Ocorre que evangélicos são muito mais do que isso. Pesquisadores do Instituto de Estudos da Religião (Iser) vêm mostrando que suas aspirações passam tanto pelas crenças quanto por elementos reais do cotidiano. Estudos informam que a maioria evangélica é hoje feminina e de baixa renda e tem muita clareza sobre o que melhora ou piora suas condições de vida. “São pessoas que se movem por necessidades práticas e não apenas por fake news que viram trending topics nos grupos de WhatsApp da Igreja”, escreveu a pesquisadora Ana Carolina Evangelista em artigo publicado no UOL.

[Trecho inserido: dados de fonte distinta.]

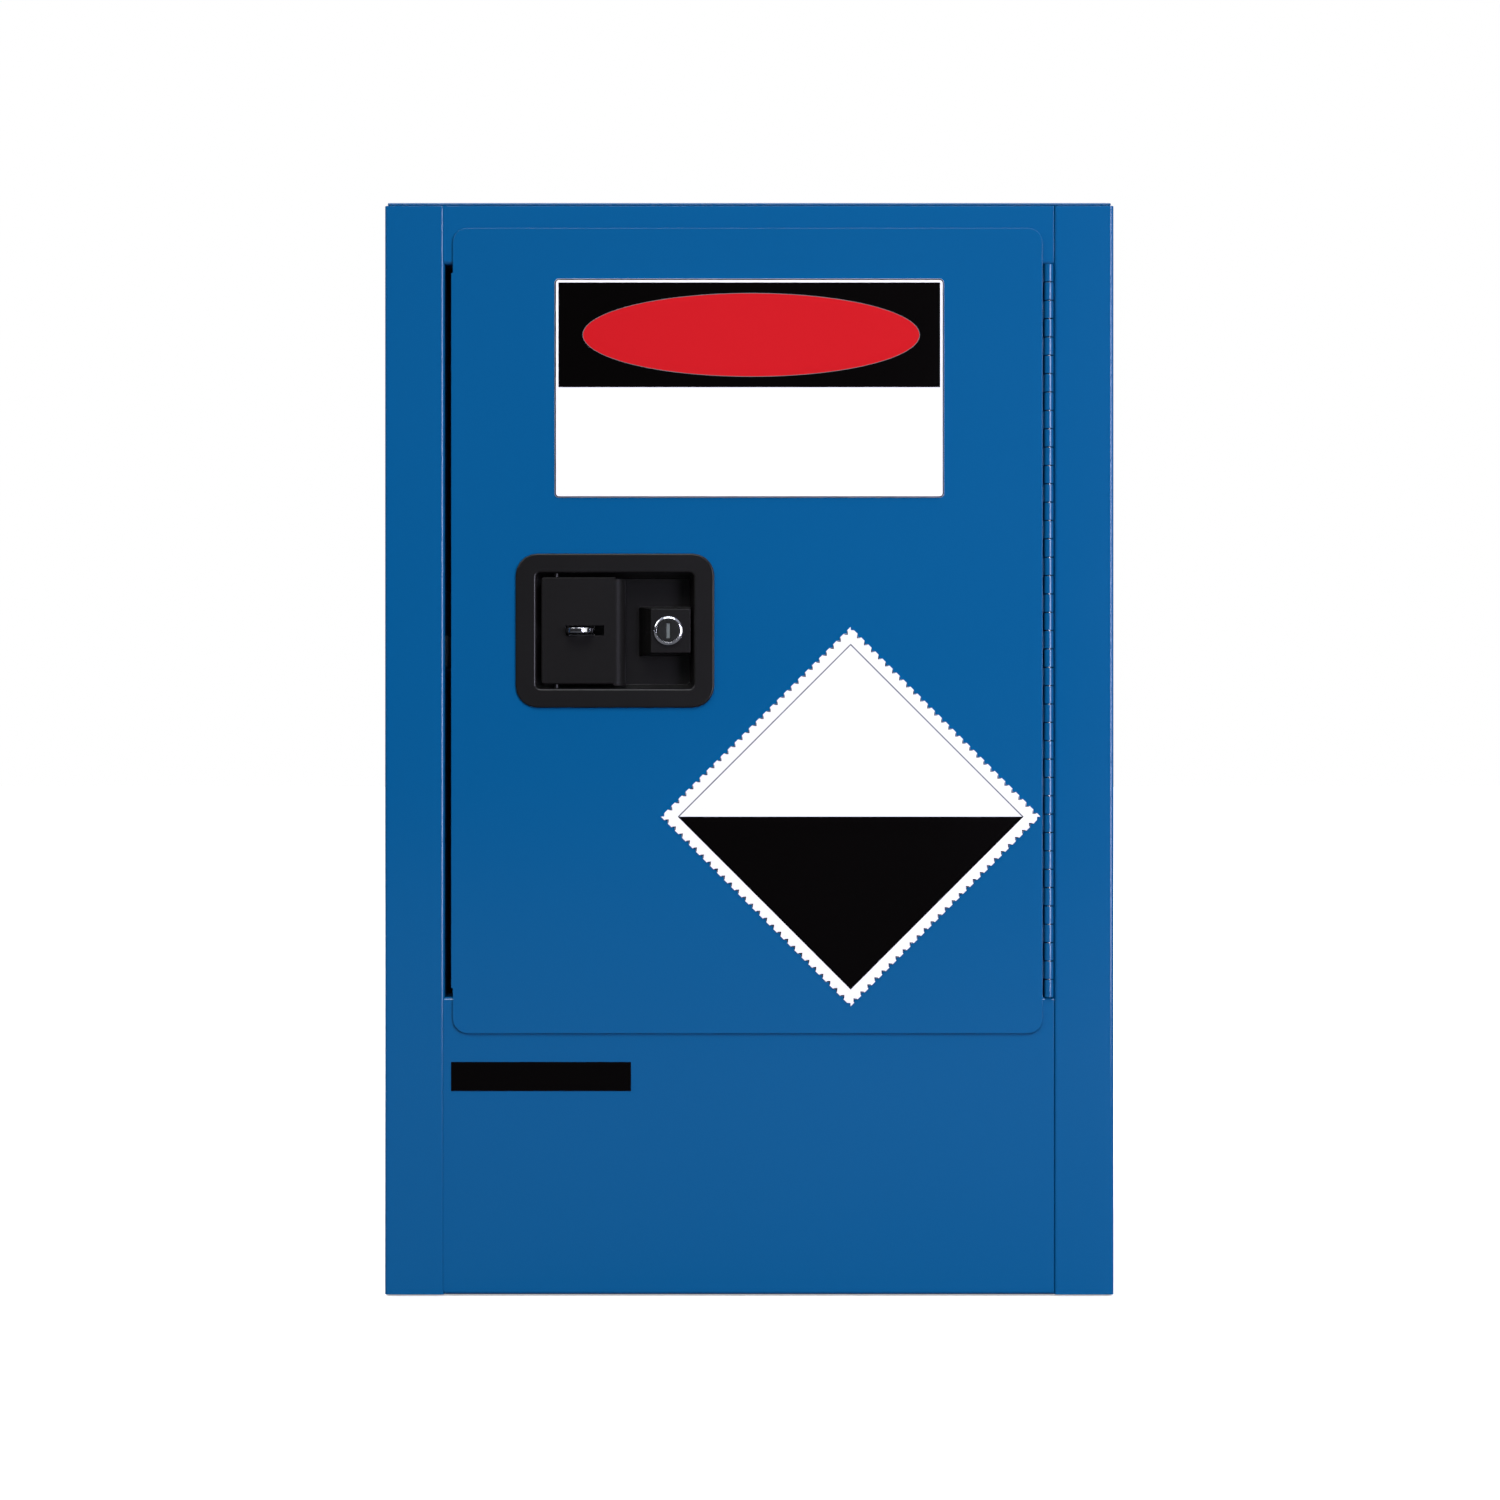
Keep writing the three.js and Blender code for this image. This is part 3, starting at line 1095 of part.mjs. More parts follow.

Dilemas reais das mulheres evangélicas envolvem a família, a segurança e a situação econômica, categorias que estruturam a vida de boa parte dos brasileiros, ultrapassam o moralismo explorado pela extrema direita e confundem a cabeça do lulopetismo. A resistência ao PL é parte desses dilemas. Se moral e ideologicamente são contra a legalização do aborto, veem o estupro como crime inaceitável, portanto é ultrajante para muitas evangélicas a ideia de que a mulher, já vítima do estuprador, seja condenada à prisão. Esse componente crítico só é impensável para quem enxerga obediência absoluta ao estereótipo do crente fundamentalista. E para lideranças parlamentares que, cada vez mais fisiológicas, olham para cima – neste caso, não para o Céu, e sim para os seus projetos de poder.